Emadeddine Baghi

2009 Laureate

Emaddedine Baghi Emadeddine Baghi 2009 Laureate

Personal Details

Biography

Emadeddin Baghi is a human rights defender, a theologian, a writer and journalist, based in Tehran, Iran. Since the 1980s, Baghi has advocated for the peaceful improvement to the human rights situation in Iran. He is the founder and President of the Society for the Defense of Prisoners’ Rights, member of the Central Council of the Society for Defending Press Freedom, and board member of the Pacifist Association.

As an expert in the field of Islamic jurisprudence, Baghi has made a reputation for himself as a staunch opponent of the death penalty in Iran. His campaign for the abolition of the death penalty has taken on various forms, including a scholarly examination of Islamic law, in which he demonstrates the absence of any doctrinal requirement for maintaining capital punishment.

Since the Islamic Revolution began in 1979, Baghi has been collecting information about all forms of executions committed in Iran – Baghi estimates more 10 000 victims, including juvenile offenders. His work has proved a valuable resource for the international community investigating human rights violations in Iran. Along with his investigative documentation of human rights violations, Baghi has published numerous articles and books about a variety of topics, including: democratic interpretations of Islam, the killing of dissident intellectuals in the late 1990s, the death penalty and executions.

Emadeddine Baghi is the founder and head of the Committee for the Defense of Prisoners' Rights

Emadeddin Baghi, born in 1962, began his social and political activism in the late 1970s. After the revolution, he studied theology in Qom and sociology in Tehran. He started his journalistic career in 1983 by writing for various newspapers and magazines, including reformist newspapers in the late 1990s.

Baghi soon became chief editor of the Fath newspaper. In 2005 he created the newspaper Jomhuriyat with sections on human rights, trade unions and civil society, which is now banned.
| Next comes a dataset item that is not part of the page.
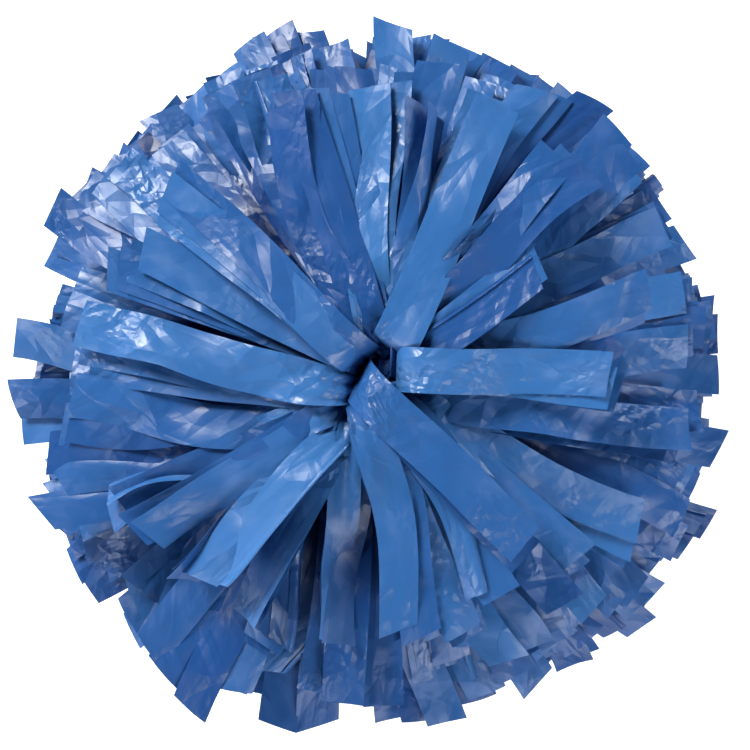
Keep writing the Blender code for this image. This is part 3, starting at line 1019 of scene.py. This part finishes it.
def add_light(name, location, size, power, colour):
    """A square soft light that faces the pom."""
    data = bpy.data.lights.new(name, "AREA")
    data.shape = "SQUARE"
    data.size = size
    data.energy = power
    data.color = colour
    light = bpy.data.objects.new(name, data)
    light.location = location
    aim = np.array(LIGHT_AIM) - np.array(location)
    bpy.context.scene.collection.objects.link(light)
    yaw = math.atan2(aim[1], aim[0])
    tilt = math.acos(-aim[2] / float(np.linalg.norm(aim)))
    light.rotation_euler = (tilt, 0.0, yaw - math.pi / 2)


def studio_world():
    """Studio with pale walls and a dim ceiling."""
    world = bpy.data.worlds.new("studio")
    world.use_nodes = True
    tree = world.node_tree
    place = tree.nodes.new("ShaderNodeTexCoord")
    split = tree.nodes.new("ShaderNodeSeparateXYZ")
    tree.links.new(place.outputs["Generated"], split.inputs[0])
    fall = tree.nodes.new("ShaderNodeMapRange")
    fall.interpolation_type = "SMOOTHSTEP"
    tree.links.new(split.outputs["Z"], fall.inputs["Value"])
    for key, value in (("From Min", 0.10), ("From Max", 0.65), ("To Min", 0.80), ("To Max", 0.05)):
        fall.inputs[key].default_value = value
    background = tree.nodes["Background"]
    background.inputs["Color"].default_value = (0.70, 0.84, 1.0, 1.0)
    tree.links.new(fall.outputs["Result"], background.inputs["Strength"])
    return world


def build_stage():
    """Floor, lights, world and camera."""
    scene = bpy.context.scene
    corners = [(-3, -3, 0), (3, -3, 0), (3, 3, 0), (-3, 3, 0)]
    mesh = bpy.data.meshes.new("floor")
    mesh.from_pydata(corners, [], [(0, 1, 2, 3)])
    mesh.materials.append(floor_material())
    floor = bpy.data.objects.new("floor", mesh)
    floor.location = (0.0, 0.0, -0.0002)
    scene.collection.objects.link(floor)
    for light in LIGHTS:
        add_light(*light)
    scene.world = studio_world()
    scene.view_settings.view_transform = "Standard"
    data = bpy.data.cameras.new("camera")
    data.sensor_width = 36.0
    data.lens = 121.0
    data.clip_end = 20.0
    camera = bpy.data.objects.new("camera", data)
    camera.location = (0.0012, -0.0026, 1.37)
    scene.collection.objects.link(camera)
    scene.camera = camera


# ---------------------------------------------------------------- add-on


class POMPOM_OT_handle(bpy.types.Operator):
    """Finish the baton's tube, grip, hand stops and cable ties"""

    bl_idname = "pompom.handle"
    bl_label = "Finish handle"

    def execute(self, context):
        grip = plastic_material("grip_finish", settings().grip_colour, 0.55, 900.0, 0.00012)
        stop = plastic_material("stop_finish", (0.66, 0.66, 0.65), 0.40, 700.0, 0.00004)
        core = plastic_material("core_finish", (0.60, 0.60, 0.58), 0.45, 500.0, 0.00003)
        tie = plastic_material("tie_finish", (0.62, 0.62, 0.58), 0.38, 600.0, 0.00003)
        repaint("grip_sleeve", grip)
        repaint("baton_core", core)
        for half in TIERS:
            repaint(half + "_hand_stop", stop)
            repaint(half + "_cable_tie", tie)
        return {"FINISHED"}


class POMPOM_OT_necks(bpy.types.Operator):
    """Make the gathered film necks and the crumpled film in the pit"""

    bl_idname = "pompom.necks"
    bl_label = "Make film necks"

    def execute(self, context):
        film = film_material()
        for name in TIERS:
            half = Half(name)
            gathered_neck(half, film)
        pit_loops(Half("upper"), film)
        return {"FINISHED"}


class POMPOM_OT_upper_streamers(bpy.types.Operator):
    """Make the upper half's streamers"""

    bl_idname = "pompom.upper_streamers"
    bl_label = "Make upper streamers"

    def execute(self, context):
        half = Half("upper")
        film = bpy.data.materials["blue_film_finish"]
        batches = [
            (front_batch(half), 80, 13, 1.0),
            (rim_batch(half), 30, 7, 0.0),
            (clump_batch(half, settings().upper_clumps, 5), 26, 7, 0.0),
        ]
        build_half(half, batches, film)
        return {"FINISHED"}


class POMPOM_OT_lower_streamers(bpy.types.Operator):
    """Make the lower half's streamers"""

    bl_idname = "pompom.lower_streamers"
    bl_label = "Make lower streamers"

    def execute(self, context):
        half = Half("lower")
        film = bpy.data.materials["blue_film_finish"]
        build_half(half, [(clump_batch(half, settings().lower_clumps, 23), 24, 7, 0.0)], film)
        return {"FINISHED"}


class POMPOM_OT_stage(bpy.types.Operator):
    """Make the floor, the lights and the camera"""

    bl_idname = "pompom.stage"
    bl_label = "Make stage"

    def execute(self, context):
        build_stage()
        return {"FINISHED"}


class POMPOM_PT_panel(bpy.types.Panel):
    """Settings and steps of the pom pom"""

    bl_idname = "POMPOM_PT_panel"
    bl_label = "Cheer Pom Pom"
    bl_space_type = "VIEW_3D"
    bl_region_type = "UI"
    bl_category = "Pom Pom"

    def draw(self, context):
        layout = self.layout
        conf = context.scene.pom_pom
        for key in PomPomSettings.__annotations__:
            layout.prop(conf, key)
        for step in STEPS:
            layout.operator(step.bl_idname)


STEPS = (
    POMPOM_OT_handle,
    POMPOM_OT_necks,
    POMPOM_OT_upper_streamers,
    POMPOM_OT_lower_streamers,
    POMPOM_OT_stage,
)
CLASSES = (PomPomSettings, *STEPS, POMPOM_PT_panel)


def register():
    """Register the add-on's classes and settings."""
    for cls in CLASSES:
        bpy.utils.register_class(cls)
    bpy.types.Scene.pom_pom = PointerProperty(type=PomPomSettings)


def unregister():
    """Remove the add-on's classes and settings."""
    del bpy.types.Scene.pom_pom
    for cls in reversed(CLASSES):
        bpy.utils.unregister_class(cls)


def main():
    """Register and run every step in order."""
    register()
    bpy.ops.pompom.handle()
    bpy.ops.pompom.necks()
    bpy.ops.pompom.upper_streamers()
    bpy.ops.pompom.lower_streamers()
    bpy.ops.pompom.stage()


if __name__ == "__main__":
    main()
He also published some 20 books, six of which are currently banned.

Baghi has spent several years in prison over the past decade for his campaigning against the death penalty and other human rights activities. In 2000, Baghi was sentenced to seven and a half years imprisonment for blasphemy, but was later released in 2003. He was again arrested and convicted in 2007, although he was soon released thereafter.
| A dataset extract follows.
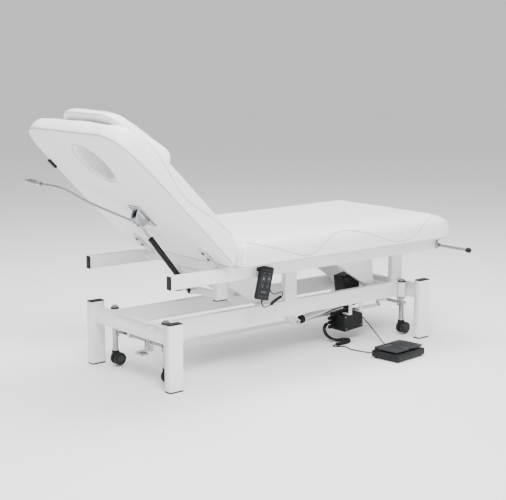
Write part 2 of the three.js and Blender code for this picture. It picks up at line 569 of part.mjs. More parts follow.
// Cross shafts with one arm per post and one crank for the link bar.
const LIFT = { tipX: -42, tipUp: 12.6, thick: 5 };
function casterShaft(x) {
  const at = { x, z: SHAFT.z };
  const rod = barY(at, [-158, 158], SHAFT.radius);
  const arms = mirrored((s) => plate([
    [x + 8, SHAFT.z - 8], [x + 8, SHAFT.z + 9],
    [x + LIFT.tipX, SHAFT.z + LIFT.tipUp + 6], [x + LIFT.tipX, SHAFT.z + LIFT.tipUp - 6],
  ], side(s, 148, 148 + LIFT.thick)));
  const crankLow = SHAFT.z - SHAFT.crank - 8;
  const crank = plate([[x - 9, SHAFT.z], [x + 9, SHAFT.z], [x + 8, crankLow], [x - 8, crankLow]], [8, 13]);
  const pin = barY({ x, z: SHAFT.z - SHAFT.crank }, [-3, 12], 4, 14);
  return join([rod, ...arms, crank, pin]);
}
const pedalPlate = join([
  box([SHAFT.headX - 60, SHAFT.headX - 5], [-30, -24], [SHAFT.z - 34, SHAFT.z - 24]),
  box([SHAFT.headX - 12, SHAFT.headX + 4], [-30, -24], [SHAFT.z - 34, SHAFT.z + 4]),
  box([SHAFT.headX - 64, SHAFT.headX - 34], [-50, -4], [SHAFT.z - 40, SHAFT.z - 32]),
]);
add('head_caster_shaft', join([casterShaft(SHAFT.headX), pedalPlate]), CHROME);
add('foot_caster_shaft', casterShaft(SHAFT.footX), CHROME);
const linkZ = [SHAFT.z - SHAFT.crank - 7, SHAFT.z - SHAFT.crank + 7];
const linkEnd = (x) => barY({ x, z: SHAFT.z - SHAFT.crank }, [1, 7.5], 9);
const linkHole = (x) => barY({ x, z: SHAFT.z - SHAFT.crank }, [-10, 20], 4 + GAP, 14);
add('caster_link_bar', cut(join([
  box([SHAFT.headX, SHAFT.footX], [1, 7.5], linkZ), linkEnd(SHAFT.headX), linkEnd(SHAFT.footX),
]), [linkHole(SHAFT.headX), linkHole(SHAFT.footX)]), WHITE_PAINT);

// ---------------------------------------------------------------- handset
const handSpot = new THREE.Group();
handSpot.position.set(HANDSET.x, HANDSET.y, HANDSET.z);
handSpot.rotation.y = -HANDSET.lean;
bed.add(handSpot);
const faceY = -HANDSET.thick / 2;
const handCase = pad(rounded([
  [-HANDSET.wide / 2, -HANDSET.tall / 2, 8], [HANDSET.wide / 2, -HANDSET.tall / 2, 8],
  [HANDSET.wide / 2, HANDSET.tall / 2, 8], [-HANDSET.wide / 2, HANDSET.tall / 2, 8],
]), [-HANDSET.thick / 2 + 6, HANDSET.thick / 2], 2, (geometry) => geometry.rotateX(Math.PI / 2));
const KEY = { spots: [-13, 13], z: [4, 30], half: 9 };
const wellZ = [KEY.z[0] - GAP, KEY.z[1] + GAP];
const keyWell = (x) => box([x - KEY.half - GAP, x + KEY.half + GAP], [faceY - 4, faceY + 4.5], wellZ);
const HOOK = { x: [-34, -12], z: [40, 62] };
const hookArm = box(HOOK.x, [HANDSET.thick / 2 - 8, HANDSET.thick / 2 + 4], HOOK.z);
add('handset_case', cut(join([handCase, hookArm]), KEY.spots.map(keyWell)), BLACK_PLASTIC, handSpot);
KEY.spots.forEach((x, i) => {
  const key = box([x - KEY.half, x + KEY.half], [faceY - 0.8, faceY + 2.5], KEY.z);
  add(['handset_key_up', 'handset_key_down'][i], key, GREY_PLASTIC, handSpot);
});

// ---------------------------------------------------------------- foot switch
const switchSpot = new THREE.Group();
switchSpot.position.set(SWITCH.x, SWITCH.y, 0);
switchSpot.rotation.z = SWITCH.turn;
bed.add(switchSpot);
const halfLong = SWITCH.long / 2;
const halfWide = SWITCH.wide / 2;
const switchTub = pad(rounded([
  [-halfLong, -halfWide, 6], [halfLong, -halfWide, 6], [halfLong, halfWide, 6], [-halfLong, halfWide, 6],
]), [6, 32], 2);
const PEDAL = { y: [-halfWide + 10, halfWide - 26], gap: 8, hingeY: halfWide - 32, hingeZ: 36 };
const switchFeet = [-1, 1].flatMap((a) => [-1, 1].map((b) => bar(
  [a * (halfLong - 14), b * (halfWide - 14), 0],
  [a * (halfLong - 14), b * (halfWide - 14), 8],
  7,
  16,
)));
const rearRidge = box([-halfLong + 8, halfLong - 8], [halfWide - 24, halfWide - 8], [30, 46]);
add('foot_switch_base', join([switchTub, rearRidge, ...switchFeet]), BLACK_PLASTIC, switchSpot);
const pedalX = [[-halfLong + 8, -PEDAL.gap / 2], [PEDAL.gap / 2, halfLong - 8]];
pedalX.forEach((x, i) => {
  add(['foot_pedal_up', 'foot_pedal_down'][i], join([
    box(x, [PEDAL.y[0], PEDAL.y[1] - 2], [38, 47]),
    bar([x[0], PEDAL.hingeY, PEDAL.hingeZ + 2.5], [x[1], PEDAL.hingeY, PEDAL.hingeZ + 2.5], 5),
  ]), GREY_PLASTIC, switchSpot);
});

// ---------------------------------------------------------------- cords
// A curled length is one fat tube of the coil's outer diameter. Thin leads meet it face to face.
const LEAD = 2.6;
const COIL = 7;
const cord = (name, points, radius, sides, steps) => add(
  name, solidOf(tube(points, radius, sides, steps)), BLACK_PLASTIC,
);
cord('handset_cord', [
  [413.5, -302, 297.3], [411.2, -302, 288], [417, -301, 275], [430, -297, 266], [443, -290, 264],
  [470, -275, 262], [489.5, -263.5, 262],
], LEAD, 8, 24);
cord('handset_cord_coil', [
  [490.2, -263.1, 262], [520, -243, 265], [548, -225, 266], [580, -204, 266], [606, -188, 265],
], COIL - 1, 10, 12);
cord('handset_cord_tail', [
  [606.6, -187.6, 265], [617, -181, 266], [622, -179, 274],
  [612, -185, 284], [580, -203, 287], [540, -226, 291],
  [507, -243, 308], [489, -252, 338], [CLIP.x, CLIP.y, UPPER.low - 26],
  [CLIP.x, CLIP.y, UPPER.low - 12 - 2 * GAP],
], LEAD, 8, 36);
cord('foot_switch_cord_coil', [
  [993.4, PLUG.y, 73.2], [980, PLUG.y, 68], [967, -50, 52], [970, -66, 26], [992, -88, 9.5], [1030, -106, 8],
  [1042, -122, 8], [1020, -142, 8], [976, -147, 8], [945, -142.6, 8],
], COIL, 10, 28);
cord('foot_switch_cord_tail', [
  [943.8, -142.4, 6.5], [930, -145, 3.4], [942, -160, 3], [963, -182, 3], [952, -232, 3], [960, -276, 3],
  [972, -320, 4], [960, -350, 14], [959.2, -367.8, 19],
], LEAD, 8, 40);
cord('foot_switch_cord', [
  [1138.4, -80, 92], [1152, -86, 88], [1156, -118, 66], [1146, -170, 40], [1122, -240, 14], [1100, -290, 5],
  [1084, -326, 10], [1078.2, -352.8, 22],
], LEAD, 8, 40);

export default bed;
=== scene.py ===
"""Facial treatment bed: the looks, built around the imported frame. Metres, +Z up, head end at -X."""
import json
import math

import bpy
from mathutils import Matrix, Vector, noise
from mathutils.bvhtree import BVHTree


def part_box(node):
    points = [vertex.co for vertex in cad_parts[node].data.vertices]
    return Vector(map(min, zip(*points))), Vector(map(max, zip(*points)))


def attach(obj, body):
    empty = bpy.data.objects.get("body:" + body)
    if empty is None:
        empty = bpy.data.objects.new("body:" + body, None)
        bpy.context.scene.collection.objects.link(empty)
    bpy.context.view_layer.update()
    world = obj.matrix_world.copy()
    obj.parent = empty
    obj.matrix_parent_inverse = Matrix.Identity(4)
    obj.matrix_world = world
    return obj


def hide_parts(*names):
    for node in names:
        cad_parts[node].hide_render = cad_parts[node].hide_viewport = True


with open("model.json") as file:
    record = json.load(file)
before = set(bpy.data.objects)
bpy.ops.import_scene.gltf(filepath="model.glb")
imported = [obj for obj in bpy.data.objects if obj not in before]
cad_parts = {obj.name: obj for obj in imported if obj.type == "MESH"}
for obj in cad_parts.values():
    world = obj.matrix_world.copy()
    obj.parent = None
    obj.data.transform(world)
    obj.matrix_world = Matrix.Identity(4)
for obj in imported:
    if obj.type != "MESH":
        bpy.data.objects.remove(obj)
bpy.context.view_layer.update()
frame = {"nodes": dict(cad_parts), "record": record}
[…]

On 20 May 2009 he became Martin Ennals Award laureate. Baghi was however unable to attend the award ceremony in Geneva in November 2009, due a government imposed travel ban.

“What humans do to each other, I mean, the killing, is something that even animals do not do to their own kind.”

Emadeddine Baghi is the founder and head of the Committee for the Defense of Prisoners’ Rights

Baghi was arrested once again on 28 December 2009, most probably on charges related to an interview he gave with the now deceased Grand Ayatollah Hussein-Ali Montazeri. During the interview, which later aired several times on BBC Persia, Baghi discussed prisoner rights and the execution of political prisoners in Iran. Baghi would spend his first five months in solitary confinement. Baghi’s health would seriously deteriorate while in prison due to heart and kidney ailments. After suffering from severe weight loss due to his worsening health condition, Baghi was release on 20 June 2011 from Tehran’s infamous Evin prison.

Immediately after his release he visited the families of deceased female Iranian political activists Hoda Saber and Haleh Sahabi. Sahabi had died of a heart attack at her father’s funeral on 1 June 2011 after allegedly being beaten by security forces of the Basij militia. Hoda Saber would die 10 days later during a hunger strike in protest of Sahabi’s killing.

Emadeddine Baghi following his release. In the months leading up to his release him and other prisoners went on a hunger strike in protest of the deaths of fellow dissidents.

Despite being out of jail, Baghi still faces charges relating to his work. For the records, due to his work as a journalist and human rights defender, Baghi and his family have had to cope with unprecedented amount of harassment by the police and the judiciary.

Emadeddine Baghi following his release. In the months leading up to his release him and other prisoners went on a hunger strike in protest of the deaths of fellow dissidents.

Since 1995, Baghi has been ordered to appear in court or summoned to the intelligence ministry more than 60 times. If one adds the summons, interrogations and trials of Baghi’s wife, daughters and son in law, the total rises to 78!

Baghi’s space to be seen and heard in Iran is becoming more and more limited, which is dramatic as his clinical and thorough assessment of Islamic precepts and how they can be used against the use of the death penalty are innovative and would greatly assist the human rights debate in the Muslim world.

Human rights defenders in Iran are recently under a lot of pressure. Even the 2003 Nobel Peace Prize winner, Shirin Ebadi, saw her NGO summarily closed in December 2008 and had her own offices ransacked on 1 January 2009. Along with the 2009 Martin Ennals Award, Emad Baghi has received several awards, which he could not accept in person due to travel restrictions and imprisonment. They include: the Civil Courage Prize of Northcote Parkinson Fund (2004), the human rights award from France (2005), and the British Press Award (2008).